Collected data:

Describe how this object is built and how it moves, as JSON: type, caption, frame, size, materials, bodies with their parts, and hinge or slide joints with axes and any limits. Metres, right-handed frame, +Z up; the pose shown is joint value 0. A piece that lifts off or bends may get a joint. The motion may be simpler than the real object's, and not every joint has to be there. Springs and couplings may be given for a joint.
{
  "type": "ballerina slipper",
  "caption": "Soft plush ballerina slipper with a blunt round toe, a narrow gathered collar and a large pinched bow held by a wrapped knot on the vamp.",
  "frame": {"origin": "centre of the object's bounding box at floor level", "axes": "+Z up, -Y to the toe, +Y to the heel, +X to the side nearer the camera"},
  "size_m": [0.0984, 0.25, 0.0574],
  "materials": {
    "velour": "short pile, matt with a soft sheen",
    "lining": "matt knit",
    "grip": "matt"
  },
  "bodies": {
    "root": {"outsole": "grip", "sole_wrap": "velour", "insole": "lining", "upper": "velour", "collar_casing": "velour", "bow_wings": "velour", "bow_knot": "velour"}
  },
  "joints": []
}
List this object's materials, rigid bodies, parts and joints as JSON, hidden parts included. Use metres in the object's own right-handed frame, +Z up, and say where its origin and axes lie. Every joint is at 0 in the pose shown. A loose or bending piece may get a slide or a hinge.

» **Work instructions**
Locate the word "this" in the entries, and copy every line where it is found.

» **Reply to the exercise**
Describe how this object is built and how it moves, as JSON: type, caption, frame, size, materials, bodies with their parts, and hinge or slide joints with axes and any limits. Metres, right-handed frame, +Z up; the pose shown is joint value 0. A piece that lifts off or bends may get a joint. The motion may be simpler than the real object's, and not every joint has to be there. Springs and couplings may be given for a joint.
List this object's materials, rigid bodies, parts and joints as JSON, hidden parts included. Use metres in the object's own right-handed frame, +Z up, and say where its origin and axes lie. Every joint is at 0 in the pose shown. A loose or bending piece may get a slide or a hinge.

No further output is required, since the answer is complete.